What Does Conviction Mean?

What Does Conviction Mean?

Just because you have plead guilty to a criminal charge doesn’t mean you’ve been convicted. The word “conviction” is a legal term that has a very specific meaning, and it isn’t necessarily intuitive. It is important to know when a charge becomes a conviction, so you understand exactly what is on your record and how it will affect your life.

The Charging Stage

If you have been charged, it means the state has filed a case against you. You are not convicted of a crime until you are found guilty by a jury or enter a plea to a certain type of plea deal. In other words, you are not convicted of the crime until a judgment and sentence has been entered and certain criteria are met.

This criteria mainly focuses on the type of punishment you get for the case. Some punishments will result in a conviction, while others will end the case with a dismissal and you will not be convicted of the charge.

The Deferred Sentence

One type of punishment that does not leave you with a conviction is a deferred sentence. A deferred sentence is a type of probation that results in a partial expungement. When you plea to a deferred sentence, the judge will withhold a finding of guilt until the end of your probation. Once you have successfully completed your probation, the judge will dismiss the case and it will be removed from Oklahoma State Courts Network (OSCN). There is no conviction because your charges were dismissed.

It is important to note that a partial expungement is different from a full expungement. Even though you weren’t convicted and the charges were dismissed, you will still have an arrest record that can be found with a background search. The only way to remove this arrest record is to receive a full expungement.

The Suspended Sentence/Fine/Jail Time

If you plead on a case or are sentenced by a judge or jury and receive a suspended sentence, a fine, or jail time, you have been convicted of a crime.

There is often confusion around jail time and convictions. In many instances, you will spend a night in jail when you are first arrested. At this point, there is no conviction attached to your case. However, if you plead to jail time during the case process and are given credit for time served, this IS a conviction. It doesn’t matter that you served the time prior to plea—any amount of jail time as a punishment for your case is considered a conviction.

Similarly, any fine amount is also considered a conviction. There is a misconception that fines under $500 are not convictions. That is incorrect. If you receive a fine under $500, you are eligible for an expungement much faster than with a fine over $500, but you receive a conviction regardless of the amount.

Unlike with a deferred sentence, a suspended sentence is considered a conviction. With a suspended sentence, you will serve probation the same as with a deferred sentence. However, even if you are successful on probation, you will still have a conviction on your record.

Why does the word “conviction” matter?

There are a few reasons having this term on your record matters. The first reason is because being convicted of a felony results in a loss of some rights and liberties. For example, you would lose your gun and voting rights if you were convicted of a felony. However, if you receive a deferred sentence on a felony and your case is dismissed, you are not considered a convicted felon and your rights will remain intact.

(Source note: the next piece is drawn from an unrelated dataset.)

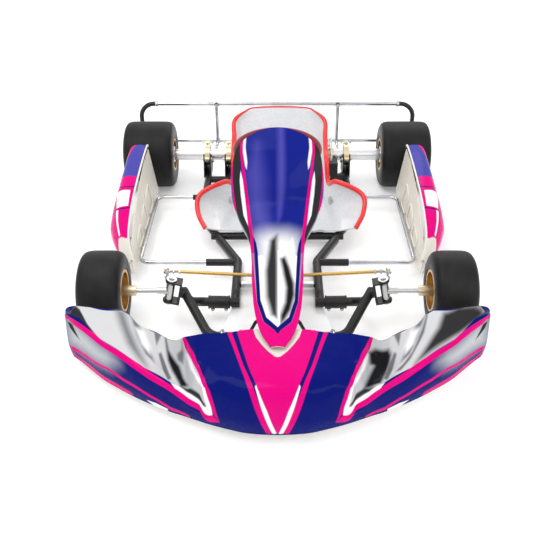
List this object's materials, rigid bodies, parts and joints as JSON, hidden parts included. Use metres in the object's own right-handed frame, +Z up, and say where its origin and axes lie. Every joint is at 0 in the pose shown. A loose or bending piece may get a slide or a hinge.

Another reason convictions matter is for job applications and general employment. Some employers require that you notify them of any arrest, while others only require that you notify them of any convictions. If you receive a deferred sentence or a dismissal, you will not be convicted of a crime and do not have to notify your employer. The same can be said about job applications. Some applications will ask if you have ever been charged with a crime, while others will ask if you have ever been convicted of a crime. This distinction is important, and can affect how you need to answer.

Once I have been convicted, am I stuck with it on my record forever?

No! If you have been convicted of a crime, you can have your case expunged. If you have been convicted of a felony, you can get your case expunged, but it won’t return the rights you lost when you were convicted. However, there is an avenue to do that—a pardon will restore your rights and get you back on track.

The Bottom line

The type of probation you have matters, and it is important to know the distinction between a conviction and merely being charged. It can save you from checking the wrong box on job applications, and prevent you from losing rights that you may actually be entitled to keep.